» Exercise: Repeat the listing below word for word, stopping after the line that contains "return turned(body, azimuth, lamp_z)".

» Material provided:

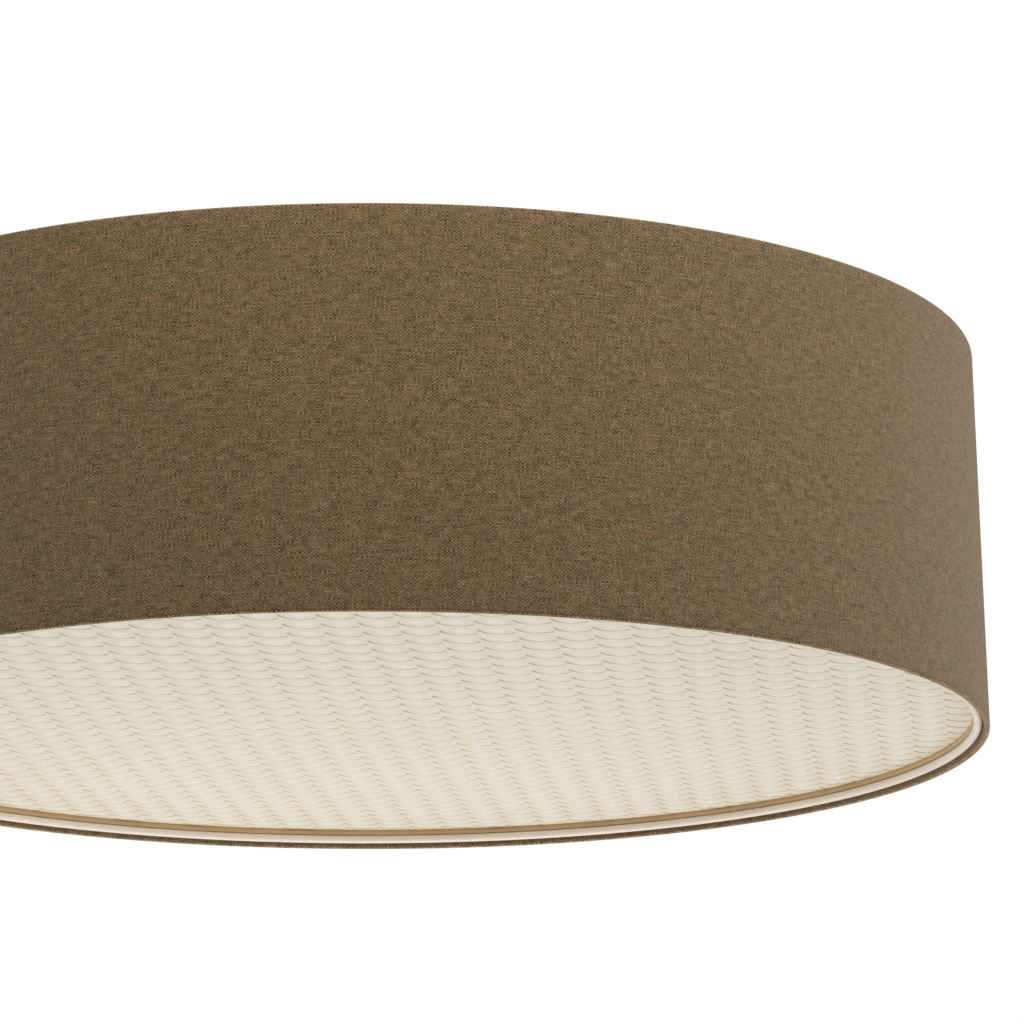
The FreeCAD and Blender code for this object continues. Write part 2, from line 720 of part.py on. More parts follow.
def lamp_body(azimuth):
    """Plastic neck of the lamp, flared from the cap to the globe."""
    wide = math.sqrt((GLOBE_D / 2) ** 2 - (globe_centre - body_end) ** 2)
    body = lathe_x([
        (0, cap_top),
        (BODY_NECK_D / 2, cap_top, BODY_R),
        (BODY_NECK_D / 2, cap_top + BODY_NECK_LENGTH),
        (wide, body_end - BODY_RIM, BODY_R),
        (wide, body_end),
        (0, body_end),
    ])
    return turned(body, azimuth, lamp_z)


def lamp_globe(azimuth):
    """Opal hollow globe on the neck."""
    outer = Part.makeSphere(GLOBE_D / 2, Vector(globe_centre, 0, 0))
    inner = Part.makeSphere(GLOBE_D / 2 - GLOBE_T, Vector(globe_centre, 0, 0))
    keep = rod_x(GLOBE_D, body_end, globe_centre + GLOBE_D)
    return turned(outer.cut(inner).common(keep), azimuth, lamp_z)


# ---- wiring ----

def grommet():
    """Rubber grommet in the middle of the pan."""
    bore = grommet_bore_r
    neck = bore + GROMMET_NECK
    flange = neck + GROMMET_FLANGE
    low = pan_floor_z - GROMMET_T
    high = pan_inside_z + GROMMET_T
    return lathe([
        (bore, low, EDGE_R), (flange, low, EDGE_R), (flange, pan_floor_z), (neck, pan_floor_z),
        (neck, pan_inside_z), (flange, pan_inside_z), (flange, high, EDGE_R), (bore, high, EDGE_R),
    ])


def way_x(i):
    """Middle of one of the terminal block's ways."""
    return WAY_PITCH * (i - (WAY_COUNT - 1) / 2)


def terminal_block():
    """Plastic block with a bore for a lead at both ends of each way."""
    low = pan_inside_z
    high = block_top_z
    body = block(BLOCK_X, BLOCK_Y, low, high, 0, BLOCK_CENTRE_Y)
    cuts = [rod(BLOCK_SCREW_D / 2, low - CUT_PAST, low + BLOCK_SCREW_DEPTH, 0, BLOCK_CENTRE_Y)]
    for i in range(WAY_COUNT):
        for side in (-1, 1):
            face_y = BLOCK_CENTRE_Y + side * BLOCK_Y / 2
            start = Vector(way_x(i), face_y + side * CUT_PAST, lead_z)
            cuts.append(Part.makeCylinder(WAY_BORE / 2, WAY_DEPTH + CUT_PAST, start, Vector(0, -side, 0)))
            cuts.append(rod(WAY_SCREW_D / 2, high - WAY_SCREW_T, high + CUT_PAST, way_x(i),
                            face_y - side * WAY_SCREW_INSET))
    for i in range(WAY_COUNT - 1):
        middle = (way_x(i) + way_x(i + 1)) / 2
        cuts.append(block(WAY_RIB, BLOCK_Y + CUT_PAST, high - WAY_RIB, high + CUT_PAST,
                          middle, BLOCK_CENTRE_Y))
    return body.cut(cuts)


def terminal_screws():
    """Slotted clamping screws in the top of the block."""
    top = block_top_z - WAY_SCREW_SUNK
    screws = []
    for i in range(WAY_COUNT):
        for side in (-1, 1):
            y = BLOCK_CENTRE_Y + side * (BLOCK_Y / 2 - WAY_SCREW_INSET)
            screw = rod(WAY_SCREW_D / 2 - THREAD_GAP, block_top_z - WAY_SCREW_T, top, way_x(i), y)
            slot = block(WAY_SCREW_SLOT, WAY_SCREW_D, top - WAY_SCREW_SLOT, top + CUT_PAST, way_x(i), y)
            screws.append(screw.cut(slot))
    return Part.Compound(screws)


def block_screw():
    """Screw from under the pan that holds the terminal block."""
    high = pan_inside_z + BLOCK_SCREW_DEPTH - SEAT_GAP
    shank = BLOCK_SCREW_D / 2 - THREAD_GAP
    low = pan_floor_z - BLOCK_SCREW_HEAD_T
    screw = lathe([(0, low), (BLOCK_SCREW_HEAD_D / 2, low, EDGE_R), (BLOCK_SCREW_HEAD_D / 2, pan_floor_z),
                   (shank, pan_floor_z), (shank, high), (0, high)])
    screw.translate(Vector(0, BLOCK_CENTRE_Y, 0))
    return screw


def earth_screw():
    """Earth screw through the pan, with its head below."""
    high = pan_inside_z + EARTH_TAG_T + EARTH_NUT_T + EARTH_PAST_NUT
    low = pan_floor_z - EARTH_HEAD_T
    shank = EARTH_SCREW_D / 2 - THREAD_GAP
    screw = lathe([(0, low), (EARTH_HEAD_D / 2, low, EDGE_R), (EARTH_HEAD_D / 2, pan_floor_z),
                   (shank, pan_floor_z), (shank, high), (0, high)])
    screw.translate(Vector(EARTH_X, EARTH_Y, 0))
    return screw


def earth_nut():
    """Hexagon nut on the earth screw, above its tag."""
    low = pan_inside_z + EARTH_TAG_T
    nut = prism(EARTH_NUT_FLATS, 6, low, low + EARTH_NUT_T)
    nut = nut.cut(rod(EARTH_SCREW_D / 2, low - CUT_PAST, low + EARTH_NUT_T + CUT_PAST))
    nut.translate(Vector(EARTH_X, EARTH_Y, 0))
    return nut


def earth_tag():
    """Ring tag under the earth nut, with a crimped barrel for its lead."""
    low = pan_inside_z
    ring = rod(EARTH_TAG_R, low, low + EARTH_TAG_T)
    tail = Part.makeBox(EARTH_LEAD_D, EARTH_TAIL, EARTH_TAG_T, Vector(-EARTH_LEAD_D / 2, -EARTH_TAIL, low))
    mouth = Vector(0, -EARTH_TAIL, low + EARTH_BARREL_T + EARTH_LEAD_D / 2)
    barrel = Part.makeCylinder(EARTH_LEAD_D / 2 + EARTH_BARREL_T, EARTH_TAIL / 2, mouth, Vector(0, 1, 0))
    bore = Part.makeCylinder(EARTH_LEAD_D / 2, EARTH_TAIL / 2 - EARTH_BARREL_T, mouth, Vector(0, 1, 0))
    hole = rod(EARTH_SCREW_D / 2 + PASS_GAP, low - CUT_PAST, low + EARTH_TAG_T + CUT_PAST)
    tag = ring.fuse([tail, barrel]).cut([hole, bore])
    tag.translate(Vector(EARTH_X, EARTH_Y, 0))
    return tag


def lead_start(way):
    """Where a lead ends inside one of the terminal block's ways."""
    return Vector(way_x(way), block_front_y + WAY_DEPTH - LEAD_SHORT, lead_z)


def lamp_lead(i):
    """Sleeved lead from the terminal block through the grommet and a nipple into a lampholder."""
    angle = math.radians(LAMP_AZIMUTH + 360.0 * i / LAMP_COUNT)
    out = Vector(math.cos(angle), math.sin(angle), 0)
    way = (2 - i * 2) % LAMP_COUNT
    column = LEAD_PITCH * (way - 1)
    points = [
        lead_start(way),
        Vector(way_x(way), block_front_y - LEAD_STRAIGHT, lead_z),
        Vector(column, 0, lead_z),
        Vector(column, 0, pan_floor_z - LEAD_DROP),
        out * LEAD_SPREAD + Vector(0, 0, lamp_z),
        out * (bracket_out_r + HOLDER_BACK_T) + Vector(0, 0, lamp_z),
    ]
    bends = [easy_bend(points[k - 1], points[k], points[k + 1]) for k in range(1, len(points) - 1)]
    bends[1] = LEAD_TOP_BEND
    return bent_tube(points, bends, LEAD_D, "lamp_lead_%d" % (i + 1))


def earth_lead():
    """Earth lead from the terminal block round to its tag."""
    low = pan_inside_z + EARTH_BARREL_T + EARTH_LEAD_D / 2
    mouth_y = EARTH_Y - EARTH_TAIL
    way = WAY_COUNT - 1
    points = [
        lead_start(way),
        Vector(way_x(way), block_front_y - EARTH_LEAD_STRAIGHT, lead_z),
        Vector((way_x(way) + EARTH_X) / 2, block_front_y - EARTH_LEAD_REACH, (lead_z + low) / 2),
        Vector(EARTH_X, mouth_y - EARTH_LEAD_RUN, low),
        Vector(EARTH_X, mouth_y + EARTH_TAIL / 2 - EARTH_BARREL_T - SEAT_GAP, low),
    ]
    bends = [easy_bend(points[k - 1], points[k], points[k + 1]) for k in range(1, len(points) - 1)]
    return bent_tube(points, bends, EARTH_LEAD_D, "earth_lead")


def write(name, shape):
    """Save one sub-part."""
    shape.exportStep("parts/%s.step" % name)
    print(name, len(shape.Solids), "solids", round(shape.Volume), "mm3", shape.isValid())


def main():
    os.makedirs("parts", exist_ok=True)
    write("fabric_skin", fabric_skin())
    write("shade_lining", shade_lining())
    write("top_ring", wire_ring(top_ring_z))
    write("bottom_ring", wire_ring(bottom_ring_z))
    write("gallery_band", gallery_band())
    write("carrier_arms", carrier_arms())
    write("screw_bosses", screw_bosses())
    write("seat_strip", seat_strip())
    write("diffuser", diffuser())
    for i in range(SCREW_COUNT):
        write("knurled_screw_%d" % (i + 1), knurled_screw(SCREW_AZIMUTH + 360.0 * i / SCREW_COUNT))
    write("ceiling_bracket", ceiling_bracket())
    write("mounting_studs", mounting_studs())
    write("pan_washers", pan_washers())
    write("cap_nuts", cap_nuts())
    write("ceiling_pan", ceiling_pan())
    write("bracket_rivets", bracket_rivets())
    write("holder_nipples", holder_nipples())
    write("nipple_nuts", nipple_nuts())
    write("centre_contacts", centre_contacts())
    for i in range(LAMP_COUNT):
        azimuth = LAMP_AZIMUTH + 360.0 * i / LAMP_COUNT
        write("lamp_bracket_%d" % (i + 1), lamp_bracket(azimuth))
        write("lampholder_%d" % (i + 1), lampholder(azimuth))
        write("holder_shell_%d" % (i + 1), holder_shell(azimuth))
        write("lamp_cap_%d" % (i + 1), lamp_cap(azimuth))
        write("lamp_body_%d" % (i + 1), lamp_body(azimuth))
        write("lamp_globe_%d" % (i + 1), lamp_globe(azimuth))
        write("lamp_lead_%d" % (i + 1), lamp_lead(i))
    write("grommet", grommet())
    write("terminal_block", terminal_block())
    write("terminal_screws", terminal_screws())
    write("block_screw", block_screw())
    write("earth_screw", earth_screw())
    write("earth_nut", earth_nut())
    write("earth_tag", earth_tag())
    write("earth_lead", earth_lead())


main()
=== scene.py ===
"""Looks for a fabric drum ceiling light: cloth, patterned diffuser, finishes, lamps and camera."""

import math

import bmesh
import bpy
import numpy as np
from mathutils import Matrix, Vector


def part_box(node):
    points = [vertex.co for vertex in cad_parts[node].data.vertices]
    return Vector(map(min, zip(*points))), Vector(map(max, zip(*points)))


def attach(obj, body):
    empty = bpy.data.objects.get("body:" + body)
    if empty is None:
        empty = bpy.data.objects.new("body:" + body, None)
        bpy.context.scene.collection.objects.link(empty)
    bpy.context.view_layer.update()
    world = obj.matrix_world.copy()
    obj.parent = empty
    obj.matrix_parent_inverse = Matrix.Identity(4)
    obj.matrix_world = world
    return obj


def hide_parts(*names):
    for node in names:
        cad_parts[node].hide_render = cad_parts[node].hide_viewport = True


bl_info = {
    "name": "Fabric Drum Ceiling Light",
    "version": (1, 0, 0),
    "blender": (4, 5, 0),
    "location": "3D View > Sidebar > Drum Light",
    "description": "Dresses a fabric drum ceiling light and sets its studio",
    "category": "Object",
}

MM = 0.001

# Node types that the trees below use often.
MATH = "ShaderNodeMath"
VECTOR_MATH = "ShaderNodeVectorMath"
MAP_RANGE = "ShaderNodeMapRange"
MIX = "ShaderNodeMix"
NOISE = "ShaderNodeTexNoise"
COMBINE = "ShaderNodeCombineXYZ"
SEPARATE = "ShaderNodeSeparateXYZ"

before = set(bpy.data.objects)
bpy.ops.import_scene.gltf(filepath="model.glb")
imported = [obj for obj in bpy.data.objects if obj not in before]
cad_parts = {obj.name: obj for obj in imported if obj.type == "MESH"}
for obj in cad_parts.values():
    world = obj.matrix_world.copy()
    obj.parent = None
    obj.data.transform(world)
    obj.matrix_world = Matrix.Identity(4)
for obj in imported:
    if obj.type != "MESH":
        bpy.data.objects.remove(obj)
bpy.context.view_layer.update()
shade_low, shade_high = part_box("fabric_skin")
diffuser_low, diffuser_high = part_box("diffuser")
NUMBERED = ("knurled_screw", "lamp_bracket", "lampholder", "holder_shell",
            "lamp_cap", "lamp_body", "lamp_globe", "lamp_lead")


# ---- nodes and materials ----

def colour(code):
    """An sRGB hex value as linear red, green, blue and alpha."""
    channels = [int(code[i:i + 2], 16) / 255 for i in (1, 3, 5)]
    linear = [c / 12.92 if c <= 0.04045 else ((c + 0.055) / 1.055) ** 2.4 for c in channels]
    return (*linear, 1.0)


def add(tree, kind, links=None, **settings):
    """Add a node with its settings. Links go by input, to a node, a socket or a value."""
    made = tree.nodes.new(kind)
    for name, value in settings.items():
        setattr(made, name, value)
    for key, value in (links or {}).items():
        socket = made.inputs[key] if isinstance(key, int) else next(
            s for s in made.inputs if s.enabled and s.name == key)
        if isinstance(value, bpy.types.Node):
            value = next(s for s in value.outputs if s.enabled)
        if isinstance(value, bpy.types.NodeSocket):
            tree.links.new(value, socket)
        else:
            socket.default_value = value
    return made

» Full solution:
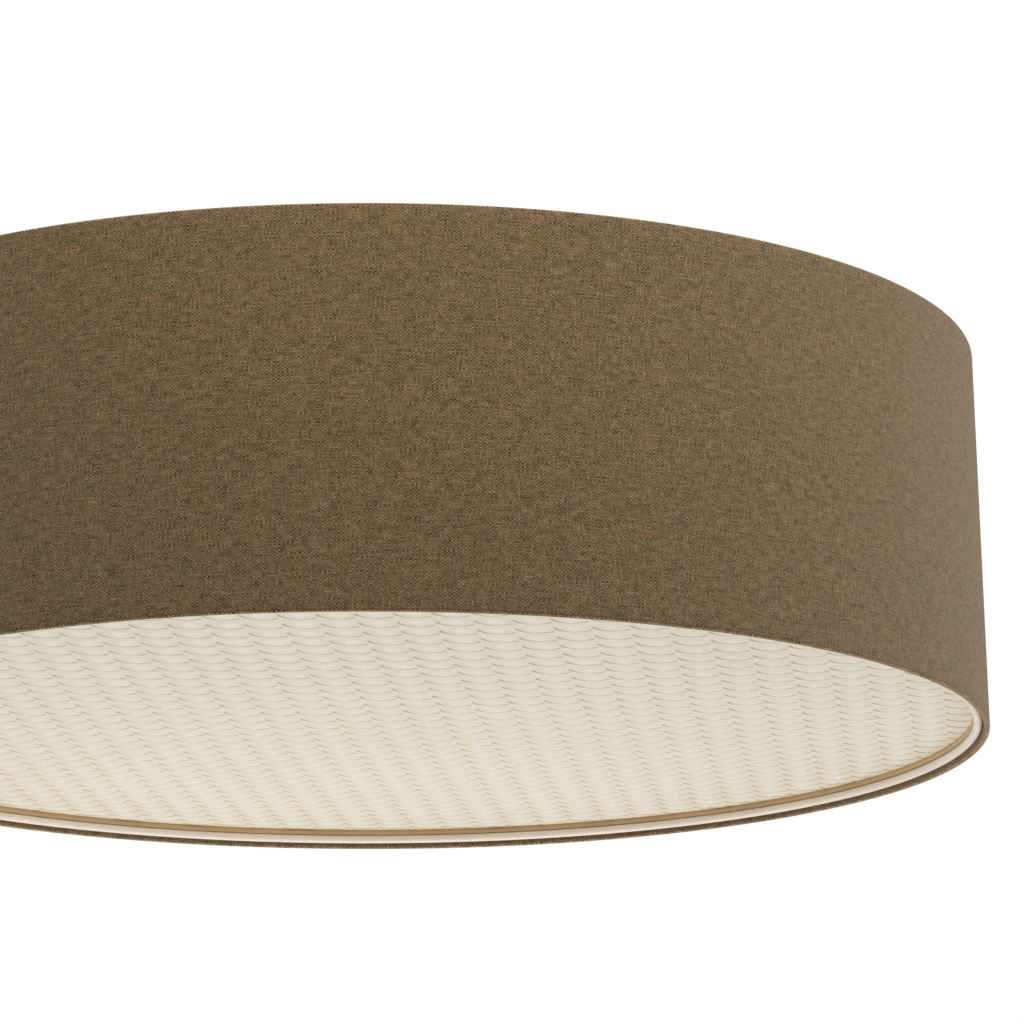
The FreeCAD and Blender code for this object continues. Write part 2, from line 720 of part.py on. More parts follow.
def lamp_body(azimuth):
    """Plastic neck of the lamp, flared from the cap to the globe."""
    wide = math.sqrt((GLOBE_D / 2) ** 2 - (globe_centre - body_end) ** 2)
    body = lathe_x([
        (0, cap_top),
        (BODY_NECK_D / 2, cap_top, BODY_R),
        (BODY_NECK_D / 2, cap_top + BODY_NECK_LENGTH),
        (wide, body_end - BODY_RIM, BODY_R),
        (wide, body_end),
        (0, body_end),
    ])
    return turned(body, azimuth, lamp_z)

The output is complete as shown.